The main asset of Booking Holdings remains Booking.com. Its hotel reservation platform concentrates the majority of its revenues and has a strong hitting power.
“We have 29 million rooms available around the world, spread across 140,000 destinations and 230 countries, and Booking.com allows nearly 1.5 million reservations per day in 43 languages,” says Vanessa Heydorff, Executive Director of Booking.com in France, Spain and Portugal.
According to reports, Booking.com made more than 2 million hotel partners in 2017. In comparison, Expedia Group claims “only” 590,000. Moreover, when we compare the number of nights reserved, the victory comes back to Booking Holdings, which achieved double numbers in 2017 than Expedia Group.
However, Expedia Group has a secret weapon: packaging. The Expedia Travel Agency combines its hotel offerings with those of its 550 partner airlines, 25,000 travel-related activities and cruise companies.
“We can provide a complete trip for online customers, from flights to hotel rooms to car reservations, and we can go further than securing a dry booking,” says Jean-Philippe Monod, vice president of Expedia Group.
In June 2018, the Expedia brand launched its advantage add-on service, which saves up to 42% on the price of a hotel booked alone and offline, provided you book a flight, a car or another package at the same time.
The commissions charged as an agency are between 10 and 20 percent on average. Booking and Expedia are often accused by tourism professionals to cut their margins. “Some hoteliers complain, but they just have to calculate how much it would cost them to do it all by themselves. Visibility on the Internet is not free. We innovate efficiently to enable them to generate transactions and we buy a lot of advertising from Google,” Jean Philippe Monod replied.
Similarly, Booking Holdings is investing heavily in Google’s and Facebook’s targeted advertising.

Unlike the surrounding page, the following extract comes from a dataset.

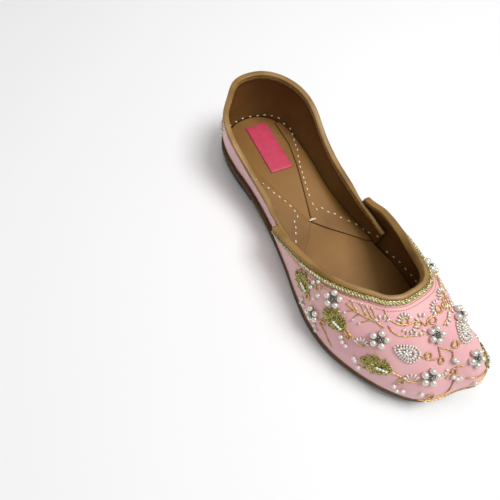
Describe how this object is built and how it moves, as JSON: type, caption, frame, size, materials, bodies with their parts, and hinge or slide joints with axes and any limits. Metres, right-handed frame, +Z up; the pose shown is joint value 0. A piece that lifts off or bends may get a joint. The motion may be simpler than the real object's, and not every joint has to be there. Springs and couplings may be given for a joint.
{
  "type": "mojari shoe",
  "caption": "Right mojari slip-on shoe: silk upper over leather, open V collar bound in leather, blunt turned-up toe, low heel, gold braid and raised pearl and gold-wire motifs.",
  "frame": {"origin": "middle of the shoe's box in plan, at the floor", "axes": "+Z up, the toe points along -Y, +X is the medial (inner) side"},
  "size_m": [0.0846, 0.2464, 0.051],
  "materials": {
    "silk": "satin silk over leather",
    "sole_leather": "vegetable tanned, layered edge",
    "heel_leather": "dyed dark edge",
    "lining_leather": "smooth tan leather",
    "label": "plain satin",
    "binding_leather": "rolled tan leather",
    "gold_braid": "metallic gold thread",
    "pearl": "pearl lustre",
    "zari": "coiled gilt wire"
  },
  "bodies": {
    "root": {"upper": "silk", "outsole": "sole_leather", "heel_lift": "heel_leather", "insole": "lining_leather", "flap_lateral": "lining_leather", "flap_medial": "lining_leather", "label": "label", "quarter_binding": "binding_leather", "vamp_binding": "binding_leather", "vamp_braid": "gold_braid", "pearl_flower_lateral_1": "pearl", "pearl_flower_medial_1": "pearl", "pearl_flower_lateral_2": "pearl", "pearl_flower_medial_2": "pearl", "pearl_flower_lateral_3": "pearl", "pearl_flower_medial_3": "pearl", "pearl_flower_lateral_4": "pearl", "pearl_flower_medial_4": "pearl", "pearl_paisley_lateral_1": "pearl", "pearl_paisley_medial_1": "pearl", "zari_leaf_lateral_1": "zari", "zari_leaf_medial_1": "zari", "zari_leaf_lateral_2": "zari", "zari_leaf_medial_2": "zari", "zari_leaf_lateral_3": "zari", "zari_leaf_medial_3": "zari", "pearl_flower_crown": "pearl"}
  },
  "joints": []
}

Its web marketing budget reached $3.4 billion in 2016.
Finally, these two e-tourism platforms are constantly investing in the AI and personalization of offers, the heart of their business. Expedia Group has announced an investment of nearly 1.3 billion euros in 2018 in these areas.
They are also forming strategic alliances. In June 2018, Booking.com invested $500 million in Didi Chuxing, the Chinese Uber, to interconnect their respective platforms. The company also invested $450 million in the Chinese marketplace dedicated to Meituan-Dianping services (a diversified online platform, in the hotel, catering, entertainment, with group purchasing service) in October 2017.